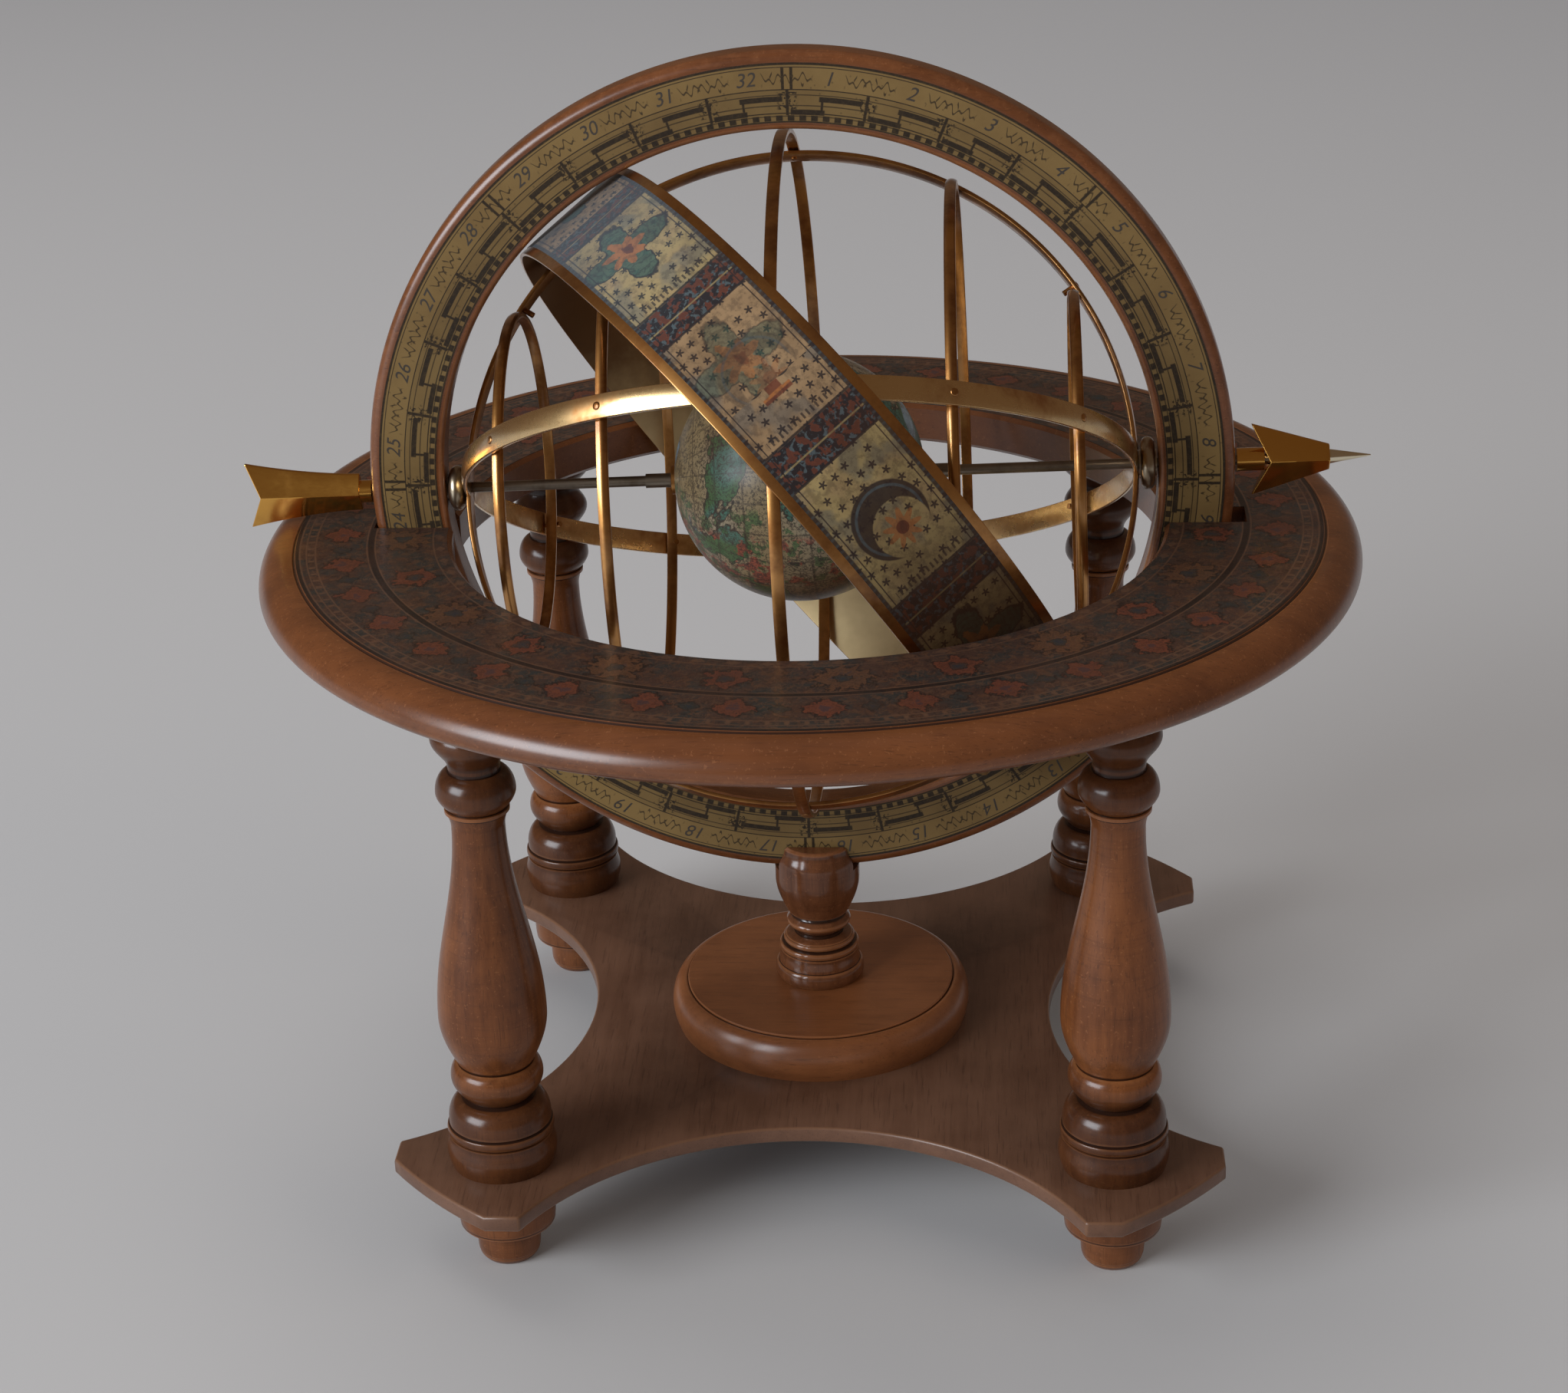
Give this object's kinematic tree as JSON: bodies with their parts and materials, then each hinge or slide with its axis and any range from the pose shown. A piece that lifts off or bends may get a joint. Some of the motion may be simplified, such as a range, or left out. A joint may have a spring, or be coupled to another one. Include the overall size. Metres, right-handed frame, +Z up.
{
  "type": "table globe",
  "caption": "Banded sphere with a slanted broad band and a small globe on an arrow rod, held by an upright ring inside a flat ring on a turned wooden stand.",
  "frame": {"origin": "on the table, under the middle of the stand", "axes": "+Z up, +X along the rod's level direction towards the arrowhead, +Y away from the viewer"},
  "size_m": [0.2657, 0.26, 0.2717],
  "materials": {
    "stained_wood": "satin reddish-brown stain",
    "dark_wood": "satin dark-brown stain",
    "plain_wood": "bare beech, hidden",
    "screw_steel": "zinc plated",
    "horizon_print": "varnished printed paper",
    "meridian_print": "varnished printed paper",
    "zodiac_print": "varnished printed paper",
    "aged_brass": "aged, satin",
    "rod_steel": "dull",
    "globe_map": "varnished printed paper on a shell"
  },
  "bodies": {
    "stand": {"foot_front_left": "stained_wood", "foot_front_right": "stained_wood", "foot_back_left": "stained_wood", "foot_back_right": "stained_wood", "base_plate": "dark_wood", "leg_front_left": "stained_wood", "leg_front_right": "stained_wood", "leg_back_left": "stained_wood", "leg_back_right": "stained_wood", "lower_dowels": "plain_wood", "upper_dowels": "plain_wood", "pedestal_disc": "stained_wood", "pedestal_column": "stained_wood", "pedestal_screw": "screw_steel", "horizon_ring": "stained_wood", "horizon_scale": "horizon_print"},
    "meridian": {"meridian_ring": "stained_wood", "meridian_scale_front": "meridian_print", "meridian_scale_back": "meridian_print", "rod_bush_left": "aged_brass", "rod_bush_right": "aged_brass"},
    "sphere": {"axis_rod": "rod_steel", "arrow_tail": "aged_brass", "tail_collar": "aged_brass", "arrow_head": "aged_brass", "head_collar": "aged_brass", "arrow_needle": "rod_steel", "pole_bead_left": "aged_brass", "pole_spool_right": "aged_brass", "colure_hoop": "aged_brass", "solstice_hoop": "aged_brass", "equator_hoop": "aged_brass", "tropic_hoop_left": "aged_brass", "tropic_hoop_right": "aged_brass", "polar_hoop_left": "aged_brass", "polar_hoop_right": "aged_brass", "zodiac_band": "aged_brass", "zodiac_scale": "zodiac_print", "hoop_rivets": "aged_brass", "globe_sleeve_left": "rod_steel", "globe_sleeve_right": "rod_steel"},
    "globe": {"little_globe": "globe_map", "globe_bush_left": "aged_brass", "globe_bush_right": "aged_brass"}
  },
  "joints": [
    {"name": "meridian_turn", "type": "hinge", "parent": "stand", "child": "meridian", "pos_m": [-0.0015, 0, 0.1699], "axis": [0, 1, 0], "range_deg": [-0.3, 2.2]},
    {"name": "sphere_spin", "type": "hinge", "parent": "meridian", "child": "sphere", "pos_m": [-0.0015, 0, 0.1699], "axis": [0.9996, 0, 0.0297], "continuous": true},
    {"name": "globe_spin", "type": "hinge", "parent": "sphere", "child": "globe", "pos_m": [-0.0015, 0, 0.1699], "axis": [0.9996, 0, 0.0297], "continuous": true}
  ]
}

———

▶ _Required work_: Every line above should be written out again exactly as it stands.

▶ _Correct answer_:
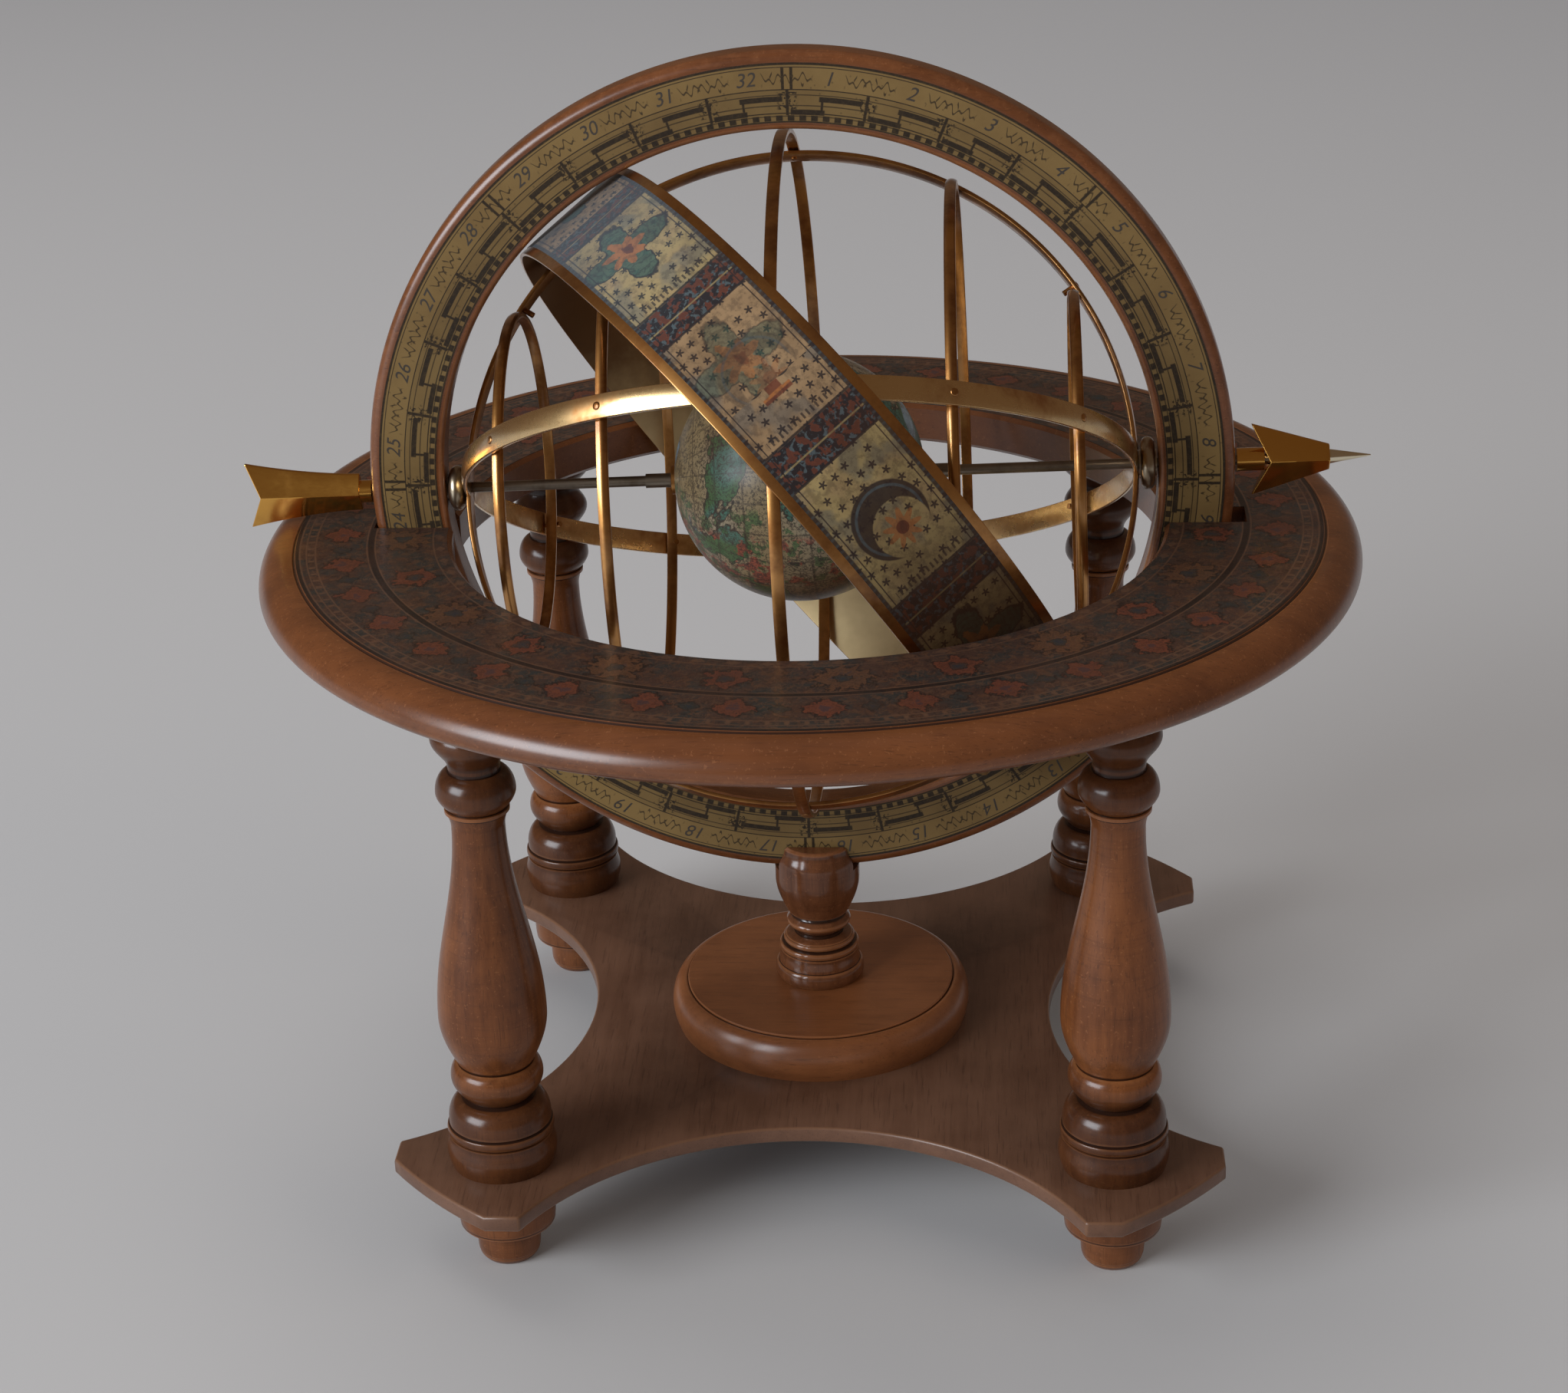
Give this object's kinematic tree as JSON: bodies with their parts and materials, then each hinge or slide with its axis and any range from the pose shown. A piece that lifts off or bends may get a joint. Some of the motion may be simplified, such as a range, or left out. A joint may have a spring, or be coupled to another one. Include the overall size. Metres, right-handed frame, +Z up.
{
  "type": "table globe",
  "caption": "Banded sphere with a slanted broad band and a small globe on an arrow rod, held by an upright ring inside a flat ring on a turned wooden stand.",
  "frame": {"origin": "on the table, under the middle of the stand", "axes": "+Z up, +X along the rod's level direction towards the arrowhead, +Y away from the viewer"},
  "size_m": [0.2657, 0.26, 0.2717],
  "materials": {
    "stained_wood": "satin reddish-brown stain",
    "dark_wood": "satin dark-brown stain",
    "plain_wood": "bare beech, hidden",
    "screw_steel": "zinc plated",
    "horizon_print": "varnished printed paper",
    "meridian_print": "varnished printed paper",
    "zodiac_print": "varnished printed paper",
    "aged_brass": "aged, satin",
    "rod_steel": "dull",
    "globe_map": "varnished printed paper on a shell"
  },
  "bodies": {
    "stand": {"foot_front_left": "stained_wood", "foot_front_right": "stained_wood", "foot_back_left": "stained_wood", "foot_back_right": "stained_wood", "base_plate": "dark_wood", "leg_front_left": "stained_wood", "leg_front_right": "stained_wood", "leg_back_left": "stained_wood", "leg_back_right": "stained_wood", "lower_dowels": "plain_wood", "upper_dowels": "plain_wood", "pedestal_disc": "stained_wood", "pedestal_column": "stained_wood", "pedestal_screw": "screw_steel", "horizon_ring": "stained_wood", "horizon_scale": "horizon_print"},
    "meridian": {"meridian_ring": "stained_wood", "meridian_scale_front": "meridian_print", "meridian_scale_back": "meridian_print", "rod_bush_left": "aged_brass", "rod_bush_right": "aged_brass"},
    "sphere": {"axis_rod": "rod_steel", "arrow_tail": "aged_brass", "tail_collar": "aged_brass", "arrow_head": "aged_brass", "head_collar": "aged_brass", "arrow_needle": "rod_steel", "pole_bead_left": "aged_brass", "pole_spool_right": "aged_brass", "colure_hoop": "aged_brass", "solstice_hoop": "aged_brass", "equator_hoop": "aged_brass", "tropic_hoop_left": "aged_brass", "tropic_hoop_right": "aged_brass", "polar_hoop_left": "aged_brass", "polar_hoop_right": "aged_brass", "zodiac_band": "aged_brass", "zodiac_scale": "zodiac_print", "hoop_rivets": "aged_brass", "globe_sleeve_left": "rod_steel", "globe_sleeve_right": "rod_steel"},
    "globe": {"little_globe": "globe_map", "globe_bush_left": "aged_brass", "globe_bush_right": "aged_brass"}
  },
  "joints": [
    {"name": "meridian_turn", "type": "hinge", "parent": "stand", "child": "meridian", "pos_m": [-0.0015, 0, 0.1699], "axis": [0, 1, 0], "range_deg": [-0.3, 2.2]},
    {"name": "sphere_spin", "type": "hinge", "parent": "meridian", "child": "sphere", "pos_m": [-0.0015, 0, 0.1699], "axis": [0.9996, 0, 0.0297], "continuous": true},
    {"name": "globe_spin", "type": "hinge", "parent": "sphere", "child": "globe", "pos_m": [-0.0015, 0, 0.1699], "axis": [0.9996, 0, 0.0297], "continuous": true}
  ]
}